■ **Given task**
Every line below must be reproduced exactly. Copy them all.

■ **Information shown**

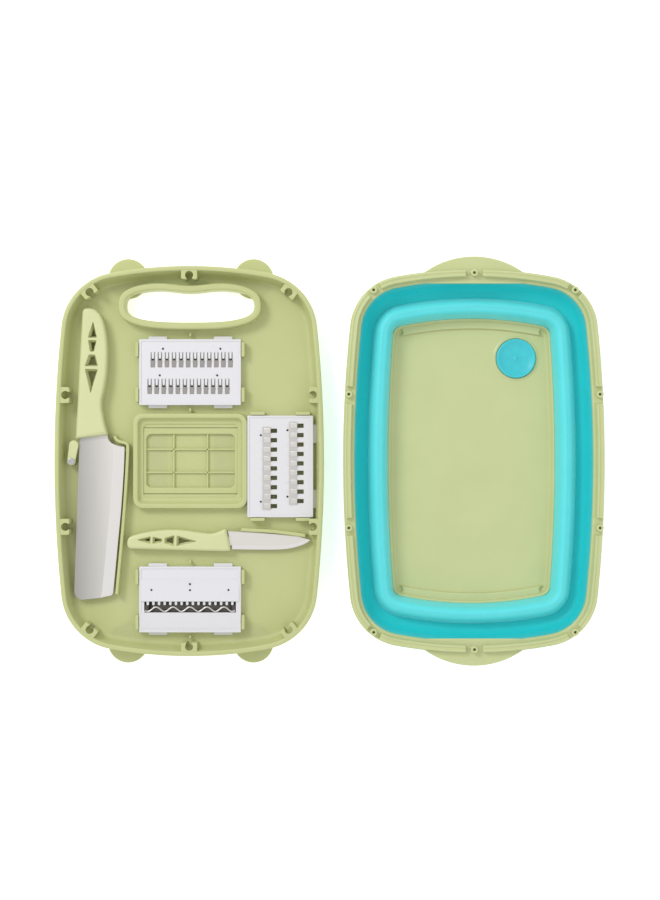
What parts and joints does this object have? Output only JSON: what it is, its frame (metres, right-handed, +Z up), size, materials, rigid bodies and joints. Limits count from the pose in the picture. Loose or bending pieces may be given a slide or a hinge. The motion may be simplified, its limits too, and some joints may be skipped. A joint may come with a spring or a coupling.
{
  "type": "mandoline slicer",
  "caption": "Cutting board with stored knives and slicing cartridges, lying open beside the folding basin it clips onto.",
  "frame": {"origin": "on the table, at the middle of the whole set's plan", "axes": "+X from the board to the basin, +Y towards the board's grip opening, +Z up from the table"},
  "size_m": [0.5402, 0.403, 0.045],
  "materials": {
    "board_green": "fine moulded satin",
    "handle_green": "fine moulded satin",
    "basin_green": "polished moulding",
    "cartridge_white": "satin ABS",
    "blade_steel": "brushed along the blade",
    "tooth_steel": "stamped sheet",
    "bright_steel": "bright",
    "silicone_teal": "satin silicone",
    "plug_teal": "satin silicone"
  },
  "bodies": {
    "basin_base": {"basin_base": "basin_green", "basin_wall_lower": "silicone_teal"},
    "basin_rim": {"basin_rim": "basin_green", "basin_wall_upper": "silicone_teal", "basin_wall_fold": "silicone_teal"},
    "board": {"board_tray": "board_green", "latch_screw": "bright_steel"},
    "latch": {"latch_lever": "board_green"},
    "window_insert": {"window_insert": "board_green"},
    "cleaver": {"cleaver_handle": "handle_green", "cleaver_blade": "blade_steel"},
    "paring_knife": {"paring_handle": "handle_green", "paring_blade": "blade_steel"},
    "fine_grater": {"fine_frame": "cartridge_white", "fine_blades": "tooth_steel", "fine_pins": "bright_steel"},
    "coarse_grater": {"coarse_frame": "cartridge_white", "coarse_blades": "tooth_steel", "coarse_pins": "bright_steel"},
    "crinkle_slicer": {"wavy_frame": "cartridge_white", "wavy_blade": "tooth_steel", "wavy_pins": "bright_steel"},
    "drain_plug": {"drain_plug": "plug_teal"}
  },
  "joints": [
    {"name": "rim_lift", "type": "slide", "parent": "basin_base", "child": "basin_rim", "axis": [0, 0, 1], "range_m": [0, 0.034], "deforming": ["basin_wall_fold"]},
    {"name": "board_close", "type": "hinge", "parent": "basin_base", "child": "board", "pos_m": [0.0026, 0, 0.0315], "axis": [0, -1, 0], "range_deg": [-150, 0]},
    {"name": "latch_swing", "type": "hinge", "parent": "board", "child": "latch", "pos_m": [-0.2548, -0.0005, 0.0141], "axis": [0, 0, 1], "range_deg": [-22, 20]},
    {"name": "insert_push_out", "type": "slide", "parent": "board", "child": "window_insert", "axis": [0, 0, 1], "range_m": [-0.03, 0]},
    {"name": "cleaver_lift", "type": "slide", "parent": "board", "child": "cleaver", "axis": [0, 0, 1], "range_m": [0, 0.05]},
    {"name": "paring_knife_lift", "type": "slide", "parent": "board", "child": "paring_knife", "axis": [0, 0, 1], "range_m": [0, 0.05]},
    {"name": "fine_grater_lift", "type": "slide", "parent": "board", "child": "fine_grater", "axis": [0, 0, 1], "range_m": [0, 0.05]},
    {"name": "coarse_grater_lift", "type": "slide", "parent": "board", "child": "coarse_grater", "axis": [0, 0, 1], "range_m": [0, 0.05]},
    {"name": "crinkle_slicer_lift", "type": "slide", "parent": "board", "child": "crinkle_slicer", "axis": [0, 0, 1], "range_m": [0, 0.05]},
    {"name": "drain_plug_pull", "type": "slide", "parent": "basin_base", "child": "drain_plug", "axis": [0, 0, 1], "range_m": [0, 0.04]}
  ]
}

■ **Answer to the task**
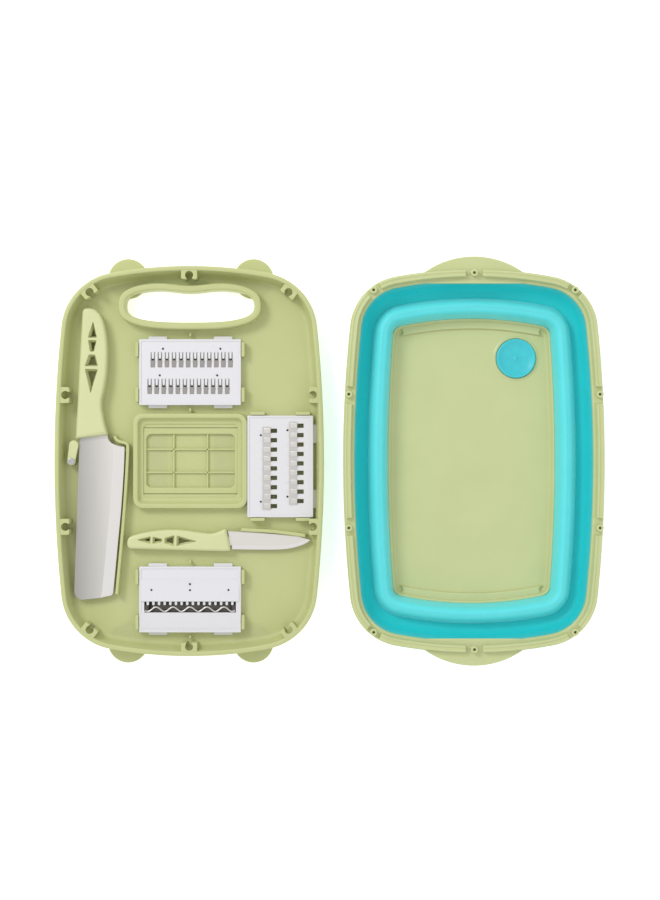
What parts and joints does this object have? Output only JSON: what it is, its frame (metres, right-handed, +Z up), size, materials, rigid bodies and joints. Limits count from the pose in the picture. Loose or bending pieces may be given a slide or a hinge. The motion may be simplified, its limits too, and some joints may be skipped. A joint may come with a spring or a coupling.
{
  "type": "mandoline slicer",
  "caption": "Cutting board with stored knives and slicing cartridges, lying open beside the folding basin it clips onto.",
  "frame": {"origin": "on the table, at the middle of the whole set's plan", "axes": "+X from the board to the basin, +Y towards the board's grip opening, +Z up from the table"},
  "size_m": [0.5402, 0.403, 0.045],
  "materials": {
    "board_green": "fine moulded satin",
    "handle_green": "fine moulded satin",
    "basin_green": "polished moulding",
    "cartridge_white": "satin ABS",
    "blade_steel": "brushed along the blade",
    "tooth_steel": "stamped sheet",
    "bright_steel": "bright",
    "silicone_teal": "satin silicone",
    "plug_teal": "satin silicone"
  },
  "bodies": {
    "basin_base": {"basin_base": "basin_green", "basin_wall_lower": "silicone_teal"},
    "basin_rim": {"basin_rim": "basin_green", "basin_wall_upper": "silicone_teal", "basin_wall_fold": "silicone_teal"},
    "board": {"board_tray": "board_green", "latch_screw": "bright_steel"},
    "latch": {"latch_lever": "board_green"},
    "window_insert": {"window_insert": "board_green"},
    "cleaver": {"cleaver_handle": "handle_green", "cleaver_blade": "blade_steel"},
    "paring_knife": {"paring_handle": "handle_green", "paring_blade": "blade_steel"},
    "fine_grater": {"fine_frame": "cartridge_white", "fine_blades": "tooth_steel", "fine_pins": "bright_steel"},
    "coarse_grater": {"coarse_frame": "cartridge_white", "coarse_blades": "tooth_steel", "coarse_pins": "bright_steel"},
    "crinkle_slicer": {"wavy_frame": "cartridge_white", "wavy_blade": "tooth_steel", "wavy_pins": "bright_steel"},
    "drain_plug": {"drain_plug": "plug_teal"}
  },
  "joints": [
    {"name": "rim_lift", "type": "slide", "parent": "basin_base", "child": "basin_rim", "axis": [0, 0, 1], "range_m": [0, 0.034], "deforming": ["basin_wall_fold"]},
    {"name": "board_close", "type": "hinge", "parent": "basin_base", "child": "board", "pos_m": [0.0026, 0, 0.0315], "axis": [0, -1, 0], "range_deg": [-150, 0]},
    {"name": "latch_swing", "type": "hinge", "parent": "board", "child": "latch", "pos_m": [-0.2548, -0.0005, 0.0141], "axis": [0, 0, 1], "range_deg": [-22, 20]},
    {"name": "insert_push_out", "type": "slide", "parent": "board", "child": "window_insert", "axis": [0, 0, 1], "range_m": [-0.03, 0]},
    {"name": "cleaver_lift", "type": "slide", "parent": "board", "child": "cleaver", "axis": [0, 0, 1], "range_m": [0, 0.05]},
    {"name": "paring_knife_lift", "type": "slide", "parent": "board", "child": "paring_knife", "axis": [0, 0, 1], "range_m": [0, 0.05]},
    {"name": "fine_grater_lift", "type": "slide", "parent": "board", "child": "fine_grater", "axis": [0, 0, 1], "range_m": [0, 0.05]},
    {"name": "coarse_grater_lift", "type": "slide", "parent": "board", "child": "coarse_grater", "axis": [0, 0, 1], "range_m": [0, 0.05]},
    {"name": "crinkle_slicer_lift", "type": "slide", "parent": "board", "child": "crinkle_slicer", "axis": [0, 0, 1], "range_m": [0, 0.05]},
    {"name": "drain_plug_pull", "type": "slide", "parent": "basin_base", "child": "drain_plug", "axis": [0, 0, 1], "range_m": [0, 0.04]}
  ]
}